Néanmoins, un exemple remarquable a été mis en place par la ville de sceaux dans le cadre de son programme d’économie sociale et solidaire « Sceaux Valley », piloté par Othmane Khaoua, dans lequel ce sont les citoyens qui co-construisent leurs projets (répondant pour le coup aux besoins réels du territoire) en partenariat avec un éco-système d’entreprises et d’associations mis en place par la ville. La ville joue ainsi un rôle de facilitateur. Ce sont plus de 106 projets qui sont en train de voir le jour … Un succès. Pour la France il s’agit là d’une inversion du mode d’administration  qui passe d’une posture de tendance dirigiste à une posture dans laquelle les populations peuvent contribuer directement aux sujets qui les concernent… une innovation de rupture pour nous.

En conclusion, j’aimerais revenir sur les principaux paradigmes de notre époque. Pour ma part je suis interpellé par le paradigme du progrès. A l’époque de Dombasle en 1816, la révolution industrielle était à ses débuts et de nombreuses voies alternatives existaient ; sur les modalités du travail, sur les produits et sur les besoins de la société.

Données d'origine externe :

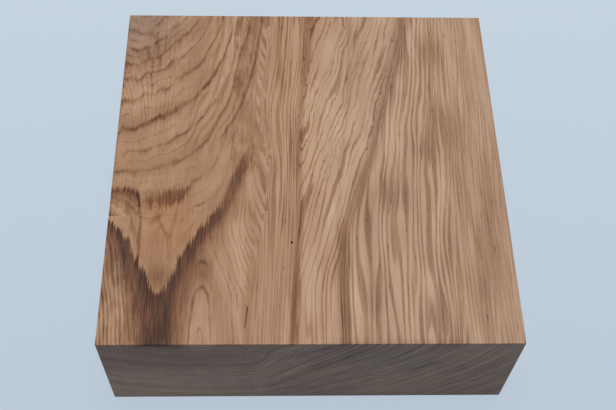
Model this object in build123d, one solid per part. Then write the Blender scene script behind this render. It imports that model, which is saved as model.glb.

Le milieu du 19 ème a vu s’affirmer la notion de progrès telle que nous la connaissons depuis et dont nous percevons maintenant plus clairement les conséquences sur la nature et sur nos modes de vie modernes. Cette notion de progrès est fortement influencée par la dimension technique et technologique ainsi que les jeux d’intérêts dans lesquelles elles se développent. En parallèle, mais plus discrètement nous assistons à la remarquable avancée des connaissances en matière de sciences humaines, de compréhension du cerveau humain .., c’est-à-dire de nous-mêmes, de nos fonctionnements et de nos attentes. Je ne suis pas certain que le « progrès » et nos attentes soient complètement compatibles.  Dit autrement quelles attentes avons-nous du « progrès » ? Quels ajustements de cette notion seraient nécessaires ? J’aimerais savoir ce qu’en pensent vos lecteurs du monde entier ?

Vous avez la chance de contribuer à une communauté d’innovateurs du monde entier et je profiterais volontiers de l’opportunité de cette interview pour les interroger à mon tour et leur demander quels sont, de leurs points de vue, les principaux paradigmes qu’il faudrait interroger ?.